» Dataset extract:
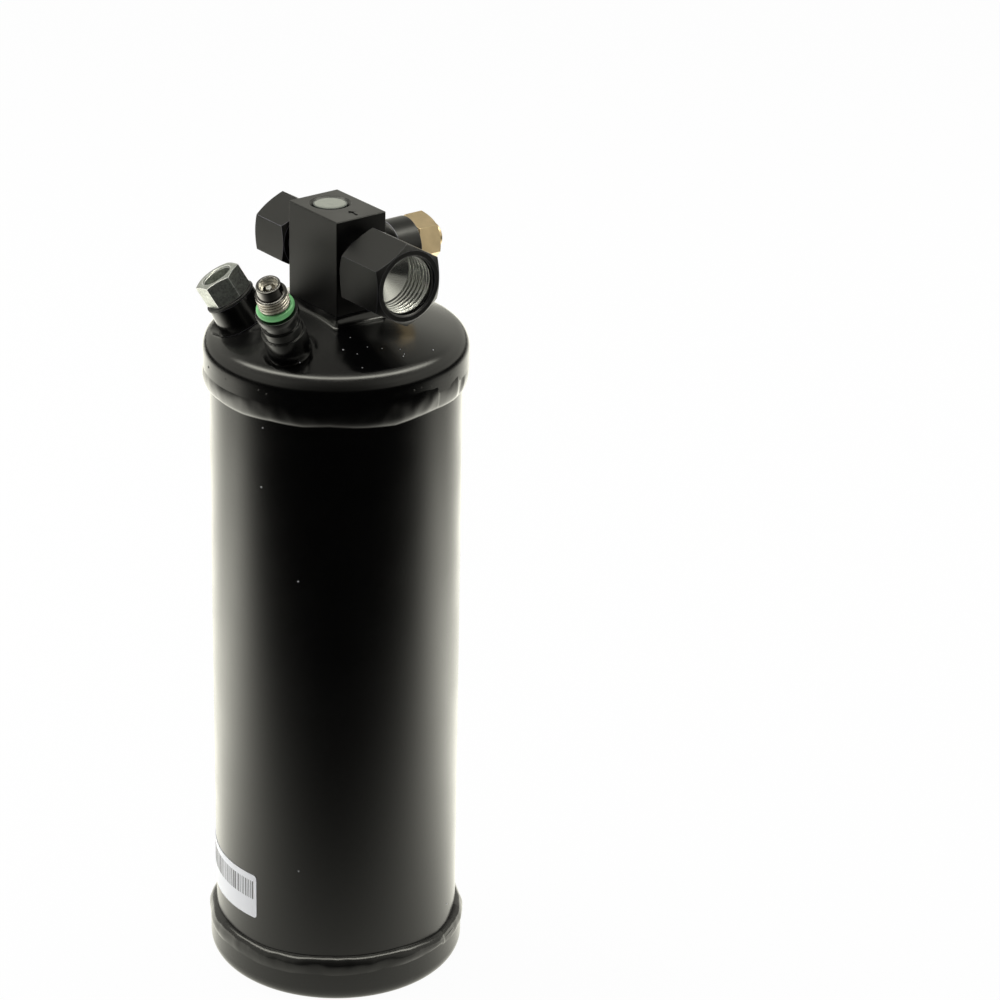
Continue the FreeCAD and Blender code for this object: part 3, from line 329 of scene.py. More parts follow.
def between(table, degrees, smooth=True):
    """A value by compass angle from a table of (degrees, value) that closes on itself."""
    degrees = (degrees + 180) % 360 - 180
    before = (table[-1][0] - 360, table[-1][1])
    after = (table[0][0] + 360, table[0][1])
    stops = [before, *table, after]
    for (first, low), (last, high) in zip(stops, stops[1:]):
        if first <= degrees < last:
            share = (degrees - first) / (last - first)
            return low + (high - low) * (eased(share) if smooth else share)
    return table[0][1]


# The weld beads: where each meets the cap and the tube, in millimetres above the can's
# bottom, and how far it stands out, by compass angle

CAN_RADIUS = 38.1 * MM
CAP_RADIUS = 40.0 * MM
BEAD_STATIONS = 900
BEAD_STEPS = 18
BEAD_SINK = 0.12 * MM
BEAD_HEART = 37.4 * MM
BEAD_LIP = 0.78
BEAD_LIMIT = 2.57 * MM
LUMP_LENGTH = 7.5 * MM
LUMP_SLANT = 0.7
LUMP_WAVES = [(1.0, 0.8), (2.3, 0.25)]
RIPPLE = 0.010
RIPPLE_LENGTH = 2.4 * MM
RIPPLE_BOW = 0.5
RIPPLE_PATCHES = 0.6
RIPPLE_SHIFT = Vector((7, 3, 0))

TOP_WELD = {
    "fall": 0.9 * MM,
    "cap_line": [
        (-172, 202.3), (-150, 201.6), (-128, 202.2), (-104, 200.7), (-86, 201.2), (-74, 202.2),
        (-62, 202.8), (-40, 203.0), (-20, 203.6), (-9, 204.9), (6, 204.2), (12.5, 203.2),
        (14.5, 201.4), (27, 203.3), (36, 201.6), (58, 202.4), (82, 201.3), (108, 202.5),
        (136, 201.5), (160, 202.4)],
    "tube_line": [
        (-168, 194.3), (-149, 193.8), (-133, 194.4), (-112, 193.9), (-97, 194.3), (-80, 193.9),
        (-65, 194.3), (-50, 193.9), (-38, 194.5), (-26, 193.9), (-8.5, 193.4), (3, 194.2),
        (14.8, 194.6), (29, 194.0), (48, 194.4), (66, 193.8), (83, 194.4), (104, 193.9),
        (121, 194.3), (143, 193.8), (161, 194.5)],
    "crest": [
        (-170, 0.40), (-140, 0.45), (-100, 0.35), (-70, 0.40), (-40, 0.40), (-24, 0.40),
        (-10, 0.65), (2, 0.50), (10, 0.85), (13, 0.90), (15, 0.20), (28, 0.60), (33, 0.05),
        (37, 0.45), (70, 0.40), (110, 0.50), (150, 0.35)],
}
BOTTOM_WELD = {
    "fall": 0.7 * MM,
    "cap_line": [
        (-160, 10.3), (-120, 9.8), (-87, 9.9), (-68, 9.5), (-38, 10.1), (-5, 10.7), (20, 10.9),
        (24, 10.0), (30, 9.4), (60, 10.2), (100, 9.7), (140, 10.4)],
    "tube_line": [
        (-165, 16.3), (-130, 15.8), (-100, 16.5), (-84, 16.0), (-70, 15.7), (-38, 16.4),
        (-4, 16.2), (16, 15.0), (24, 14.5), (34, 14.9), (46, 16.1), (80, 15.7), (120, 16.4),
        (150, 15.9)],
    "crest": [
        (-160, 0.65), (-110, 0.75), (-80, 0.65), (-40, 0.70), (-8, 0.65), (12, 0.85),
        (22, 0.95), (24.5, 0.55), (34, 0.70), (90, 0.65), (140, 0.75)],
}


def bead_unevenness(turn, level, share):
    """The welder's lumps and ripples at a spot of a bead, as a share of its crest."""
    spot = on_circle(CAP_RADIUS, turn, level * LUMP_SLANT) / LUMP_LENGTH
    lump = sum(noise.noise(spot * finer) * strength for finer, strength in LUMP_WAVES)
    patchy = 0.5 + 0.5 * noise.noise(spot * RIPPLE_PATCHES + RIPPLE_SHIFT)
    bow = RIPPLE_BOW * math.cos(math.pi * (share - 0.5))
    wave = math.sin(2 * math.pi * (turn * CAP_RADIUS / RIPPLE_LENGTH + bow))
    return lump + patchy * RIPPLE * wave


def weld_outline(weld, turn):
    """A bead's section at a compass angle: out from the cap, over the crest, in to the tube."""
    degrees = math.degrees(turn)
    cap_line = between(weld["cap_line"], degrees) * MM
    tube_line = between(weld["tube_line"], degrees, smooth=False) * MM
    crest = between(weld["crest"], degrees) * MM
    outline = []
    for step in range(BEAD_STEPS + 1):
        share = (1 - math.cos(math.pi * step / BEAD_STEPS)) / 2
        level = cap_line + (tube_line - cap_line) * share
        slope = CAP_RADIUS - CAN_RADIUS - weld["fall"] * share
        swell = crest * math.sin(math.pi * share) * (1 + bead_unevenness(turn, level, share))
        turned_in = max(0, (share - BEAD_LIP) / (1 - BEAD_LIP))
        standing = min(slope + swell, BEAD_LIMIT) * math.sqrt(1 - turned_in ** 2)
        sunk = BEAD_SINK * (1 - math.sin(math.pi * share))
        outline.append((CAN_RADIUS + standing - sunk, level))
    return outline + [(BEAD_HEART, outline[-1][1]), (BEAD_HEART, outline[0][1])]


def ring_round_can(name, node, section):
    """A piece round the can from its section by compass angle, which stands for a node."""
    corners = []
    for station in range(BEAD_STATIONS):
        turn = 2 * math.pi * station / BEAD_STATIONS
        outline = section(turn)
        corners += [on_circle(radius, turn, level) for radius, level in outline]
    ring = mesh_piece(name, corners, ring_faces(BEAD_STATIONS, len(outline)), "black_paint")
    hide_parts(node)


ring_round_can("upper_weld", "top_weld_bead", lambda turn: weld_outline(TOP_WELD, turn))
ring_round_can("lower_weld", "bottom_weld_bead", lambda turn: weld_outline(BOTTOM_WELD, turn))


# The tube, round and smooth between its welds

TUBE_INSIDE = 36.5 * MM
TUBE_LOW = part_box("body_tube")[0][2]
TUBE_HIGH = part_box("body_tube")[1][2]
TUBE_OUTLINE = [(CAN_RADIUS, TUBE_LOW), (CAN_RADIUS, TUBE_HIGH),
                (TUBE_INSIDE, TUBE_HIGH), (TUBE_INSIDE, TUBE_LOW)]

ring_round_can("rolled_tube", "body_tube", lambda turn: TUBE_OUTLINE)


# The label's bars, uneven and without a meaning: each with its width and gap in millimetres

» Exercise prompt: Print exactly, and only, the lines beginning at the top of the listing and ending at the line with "RIPPLE_SHIFT = Vector((7, 3, 0))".

» Solution for this exercise:
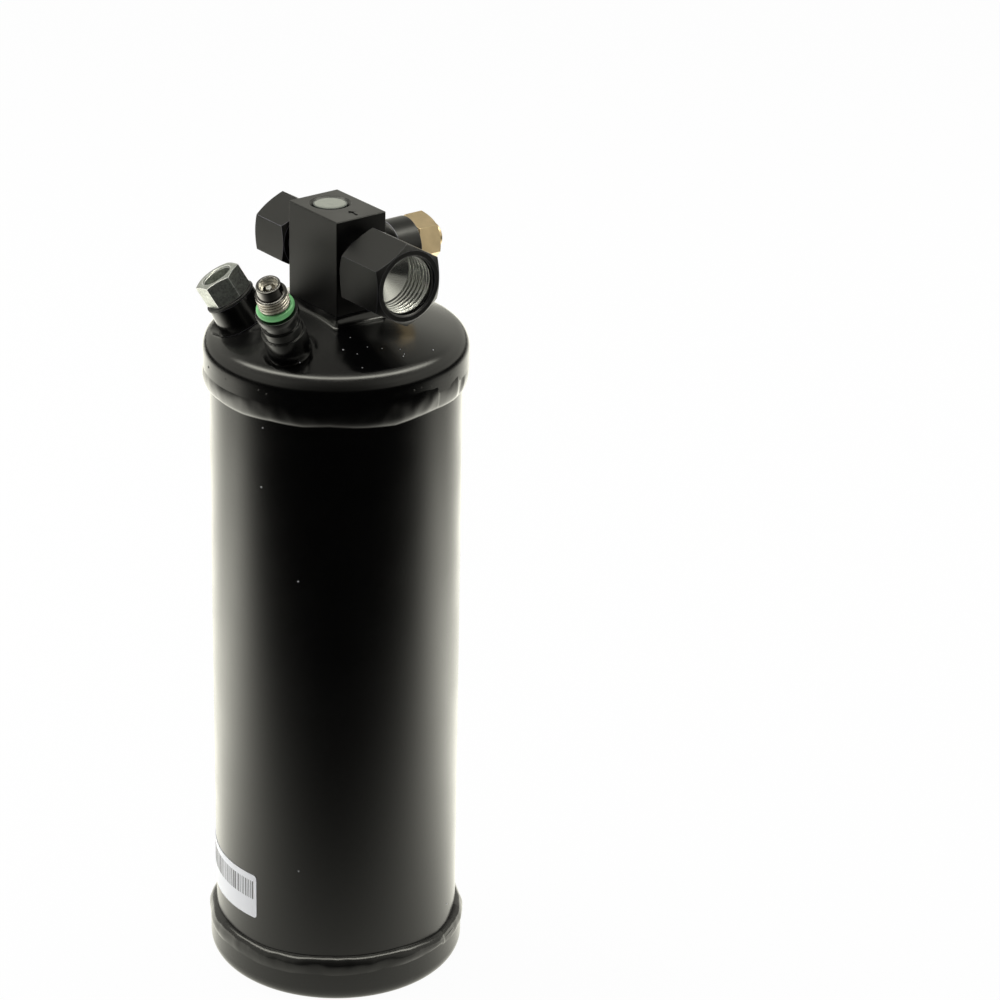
Continue the FreeCAD and Blender code for this object: part 3, from line 329 of scene.py. More parts follow.
def between(table, degrees, smooth=True):
    """A value by compass angle from a table of (degrees, value) that closes on itself."""
    degrees = (degrees + 180) % 360 - 180
    before = (table[-1][0] - 360, table[-1][1])
    after = (table[0][0] + 360, table[0][1])
    stops = [before, *table, after]
    for (first, low), (last, high) in zip(stops, stops[1:]):
        if first <= degrees < last:
            share = (degrees - first) / (last - first)
            return low + (high - low) * (eased(share) if smooth else share)
    return table[0][1]


# The weld beads: where each meets the cap and the tube, in millimetres above the can's
# bottom, and how far it stands out, by compass angle

CAN_RADIUS = 38.1 * MM
CAP_RADIUS = 40.0 * MM
BEAD_STATIONS = 900
BEAD_STEPS = 18
BEAD_SINK = 0.12 * MM
BEAD_HEART = 37.4 * MM
BEAD_LIP = 0.78
BEAD_LIMIT = 2.57 * MM
LUMP_LENGTH = 7.5 * MM
LUMP_SLANT = 0.7
LUMP_WAVES = [(1.0, 0.8), (2.3, 0.25)]
RIPPLE = 0.010
RIPPLE_LENGTH = 2.4 * MM
RIPPLE_BOW = 0.5
RIPPLE_PATCHES = 0.6
RIPPLE_SHIFT = Vector((7, 3, 0))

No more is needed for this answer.